(File photo/Xinhua)
MOSCOW, June 13 (Xinhua) -- Russian President Vladimir Putin once raised the issue of the country's possible accession to the North Atlantic Treaty Organization (NATO), but Washington was clearly nervous about the idea, according to a Tuesday report by the RIA Novosti news agency.
In a released clip of an interview with American film director Oliver Stone, Putin recalled that he inquired about Russia joining the alliance when then U.S. President Bill Clinton visited Moscow in 2000.
"During the meeting I said: 'Let's consider an option that Russia might join NATO,'" Putin recalled, "Clinton said 'Why not?' But the U.S. delegation got very nervous."
"Why did our partner get nervous? Because if Russia joins NATO, it will always have a voice. We would not allow us to be manipulated. But our U.S. friends do not even allow a thought about this," Putin said in the interview with Stone.

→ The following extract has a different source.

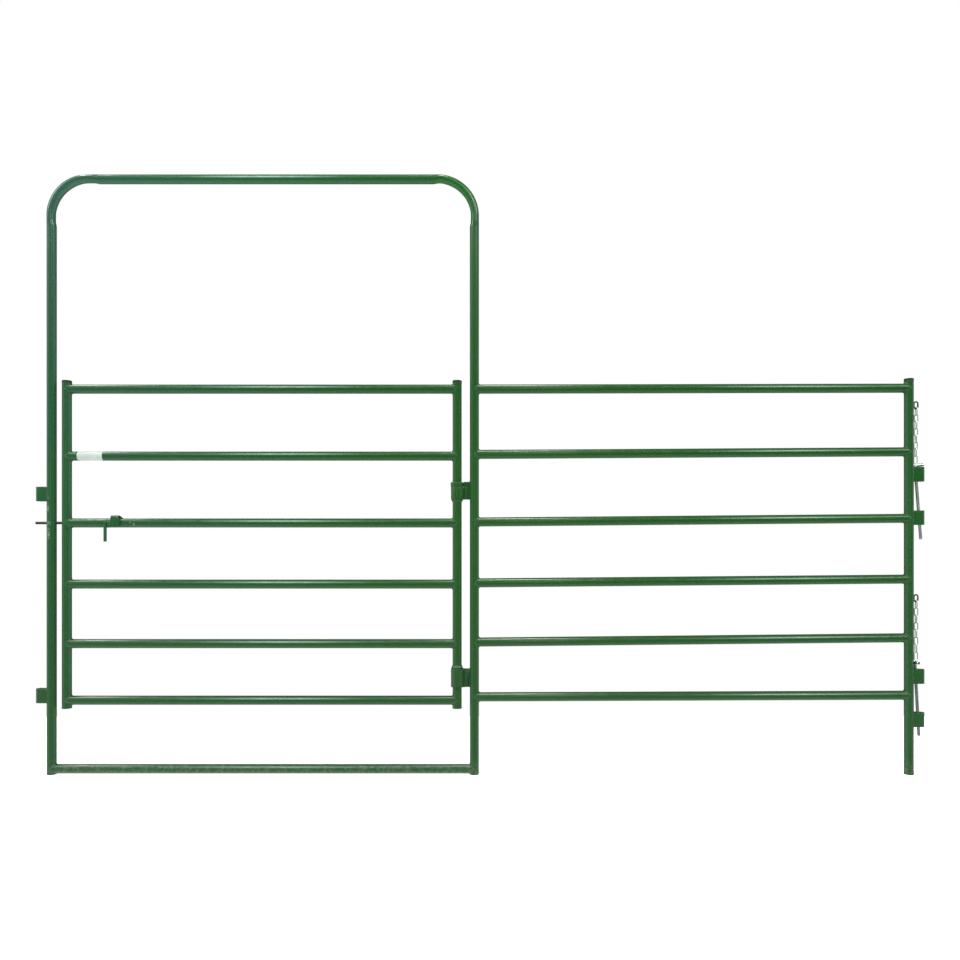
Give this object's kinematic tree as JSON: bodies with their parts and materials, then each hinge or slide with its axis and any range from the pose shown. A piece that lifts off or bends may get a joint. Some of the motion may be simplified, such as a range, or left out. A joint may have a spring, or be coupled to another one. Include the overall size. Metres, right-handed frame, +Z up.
{
  "type": "livestock gate panel",
  "caption": "Tubular steel livestock panel: a tall bow frame holding a swinging gate with a slide bolt, welded to a fixed rail panel with lugs and drop pins on chains.",
  "frame": {"origin": "centre of the middle leg's foot, at ground level", "axes": "+Z up, +X along the panel from the gate's side towards the end post, -Y towards the side that the latch is worked from"},
  "size_m": [3.707, 0.0653, 2.501],
  "materials": {
    "green_paint": "glossy dark green powder coat",
    "dark_cap": "dark satin cap",
    "zinc_chain": "bright zinc plating",
    "zinc_pin": "bright zinc plating"
  },
  "bodies": {
    "frame": {"bow_tube": "green_paint", "sill_rail": "green_paint", "panel_rail_1": "green_paint", "panel_rail_2": "green_paint", "panel_rail_3": "green_paint", "panel_rail_4": "green_paint", "panel_rail_5": "green_paint", "panel_rail_6": "green_paint", "end_post": "green_paint", "end_post_cap": "dark_cap", "end_post_foot": "green_paint", "upper_hinge_strap": "green_paint", "lower_hinge_strap": "green_paint", "left_lug_upper": "green_paint", "left_lug_lower": "green_paint", "right_lug_1": "green_paint", "right_lug_2": "green_paint", "right_lug_3": "green_paint", "right_lug_4": "green_paint", "upper_chain_anchor": "green_paint", "lower_chain_anchor": "green_paint", "upper_chain": "zinc_chain", "lower_chain": "zinc_chain"},
    "gate": {"gate_latch_stile": "green_paint", "gate_hinge_stile": "green_paint", "gate_rail_1": "green_paint", "gate_rail_2": "green_paint", "gate_rail_3": "green_paint", "gate_rail_4": "green_paint", "gate_rail_5": "green_paint", "gate_rail_6": "green_paint", "latch_stile_cap": "dark_cap", "hinge_stile_cap": "dark_cap", "latch_stile_foot": "green_paint", "hinge_stile_foot": "green_paint", "upper_hinge_collars": "green_paint", "lower_hinge_collar": "green_paint"},
    "latch_bolt": {"bolt_rod": "green_paint", "latch_saddle": "green_paint", "latch_handle": "green_paint"},
    "upper_pin": {"upper_pin": "zinc_pin"},
    "lower_pin": {"lower_pin": "zinc_pin"}
  },
  "joints": [
    {"name": "gate_swing", "type": "hinge", "parent": "frame", "child": "gate", "pos_m": [-0.072, 0, 1.181], "axis": [0, 0, 1], "range_deg": [-135, 135]},
    {"name": "latch_slide", "type": "slide", "parent": "gate", "child": "latch_bolt", "axis": [1, 0, 0], "range_m": [0, 0.108]},
    {"name": "upper_pin_lift", "type": "slide", "parent": "frame", "child": "upper_pin", "axis": [0, 0, 1], "range_m": [0, 0.215], "deforming": ["upper_chain"]},
    {"name": "lower_pin_lift", "type": "slide", "parent": "frame", "child": "lower_pin", "axis": [0, 0, 1], "range_m": [0, 0.215], "deforming": ["lower_chain"]}
  ]
}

Such disclosures were from a series of interviews with Putin by Stone in 2015-17. The full content is scheduled to be shown in the United States beginning Monday.
Putin also said in the interview that the United States is "using terrorists" to wobble the domestic political situation in Russia, and what happened in Chechnya was an example of U.S. meddling.
"The Cold War is in the past. We have transparent relations with the whole world, and of course we were counting on some support, but instead we saw that the U.S. special services are supporting the terrorists," he said.
Unlike some other countries, Russia has no habit of interfering in the internal political processes of other countries, said Putin.